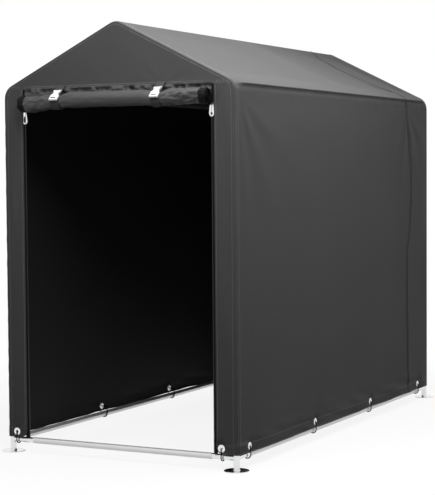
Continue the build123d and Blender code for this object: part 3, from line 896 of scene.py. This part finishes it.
def strip_point(sign, across, z, lift=0.0):
    """A point of a front strip: across is from 0 at the doorway to 1 at the rim and 2 at the side."""
    if across <= 1:
        inner = STRIP_EDGE
        if z < HEM + STRIP_CORNER:
            inner += STRIP_CORNER - sqrt(STRIP_CORNER**2 - (HEM + STRIP_CORNER - z) ** 2)
        x = mix(inner, end_x(z, RIM), across)
        out = strip_billow(sign, x - STRIP_EDGE, z) + lift
        return Vector((sign * x, FACE - out, z))
    turn = (across - 1) * pi / 2
    inset = RIM * (1 - sin(turn))
    reach = lift + 0.0008 * smooth(sin(turn * 2)) * (0.6 + rumple(z * 30.0, sign, 4.0))
    x = end_x(z, inset) + reach * sin(turn)
    return Vector((sign * x, FACE + RIM * (1 - cos(turn)) - reach * cos(turn), z))


def end_billow(end, x, z):
    """How far an end wall stands out of its flat shape."""
    edge = min(end_top(x) - z, end_x(min(z, EAVE_Z), RIM) - abs(x))
    free = smooth(edge / 0.07)
    if end < 0:
        broad = rumple(x * 3.0, z * 3.0, 1.0) * 0.0026 + rumple(x * 6.0 + z * 7.0, z * 2.0, 5.0) * 0.0010
        tug = fan(x - 0.21, z - DOOR_SEAM, 9, 0.09) + fan(x + 0.25, z - DOOR_SEAM, 9, 0.07)
        pucker = exp(-(z - DOOR_SEAM) / 0.016) * rumple(x * 46.0, z * 10.0, 6.0) * 0.0014
        corner = fan(abs(x) - EAVE_X, z - DOOR_SEAM, 12, 0.06) * 0.0016
        return free * (0.001 + broad + tug * 0.0012) + pucker + corner * free
    points = [point.x for point in EYELETS["rear"]]
    broad = rumple(x * 1.6, z * 1.0, 12.0) * 0.0060 + rumple(x * 3.6, z * 2.0, 14.0) * 0.0020
    slack = fan(abs(x) - WALL, z - EAVE_Z, 13, 0.22) * 0.0030
    shape = free * (0.002 + broad) + slack * smooth(edge / 0.02)
    return (shape + hem_wave(x, z - HEM, points) * smooth(edge / 0.05)) * calm(x, z - HEM, points)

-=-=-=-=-

### Task requirements
Give back all the data exactly as written.

### Response
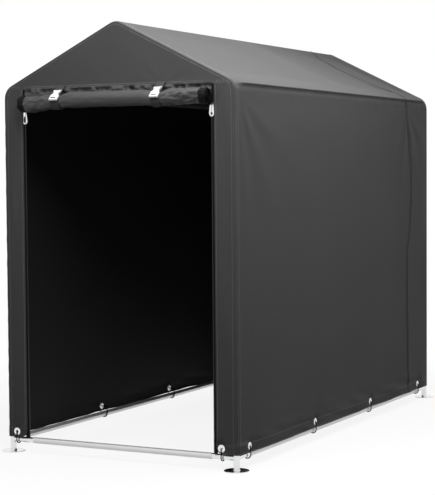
Continue the build123d and Blender code for this object: part 3, from line 896 of scene.py. This part finishes it.
def strip_point(sign, across, z, lift=0.0):
    """A point of a front strip: across is from 0 at the doorway to 1 at the rim and 2 at the side."""
    if across <= 1:
        inner = STRIP_EDGE
        if z < HEM + STRIP_CORNER:
            inner += STRIP_CORNER - sqrt(STRIP_CORNER**2 - (HEM + STRIP_CORNER - z) ** 2)
        x = mix(inner, end_x(z, RIM), across)
        out = strip_billow(sign, x - STRIP_EDGE, z) + lift
        return Vector((sign * x, FACE - out, z))
    turn = (across - 1) * pi / 2
    inset = RIM * (1 - sin(turn))
    reach = lift + 0.0008 * smooth(sin(turn * 2)) * (0.6 + rumple(z * 30.0, sign, 4.0))
    x = end_x(z, inset) + reach * sin(turn)
    return Vector((sign * x, FACE + RIM * (1 - cos(turn)) - reach * cos(turn), z))


def end_billow(end, x, z):
    """How far an end wall stands out of its flat shape."""
    edge = min(end_top(x) - z, end_x(min(z, EAVE_Z), RIM) - abs(x))
    free = smooth(edge / 0.07)
    if end < 0:
        broad = rumple(x * 3.0, z * 3.0, 1.0) * 0.0026 + rumple(x * 6.0 + z * 7.0, z * 2.0, 5.0) * 0.0010
        tug = fan(x - 0.21, z - DOOR_SEAM, 9, 0.09) + fan(x + 0.25, z - DOOR_SEAM, 9, 0.07)
        pucker = exp(-(z - DOOR_SEAM) / 0.016) * rumple(x * 46.0, z * 10.0, 6.0) * 0.0014
        corner = fan(abs(x) - EAVE_X, z - DOOR_SEAM, 12, 0.06) * 0.0016
        return free * (0.001 + broad + tug * 0.0012) + pucker + corner * free
    points = [point.x for point in EYELETS["rear"]]
    broad = rumple(x * 1.6, z * 1.0, 12.0) * 0.0060 + rumple(x * 3.6, z * 2.0, 14.0) * 0.0020
    slack = fan(abs(x) - WALL, z - EAVE_Z, 13, 0.22) * 0.0030
    shape = free * (0.002 + broad) + slack * smooth(edge / 0.02)
    return (shape + hem_wave(x, z - HEM, points) * smooth(edge / 0.05)) * calm(x, z - HEM, points)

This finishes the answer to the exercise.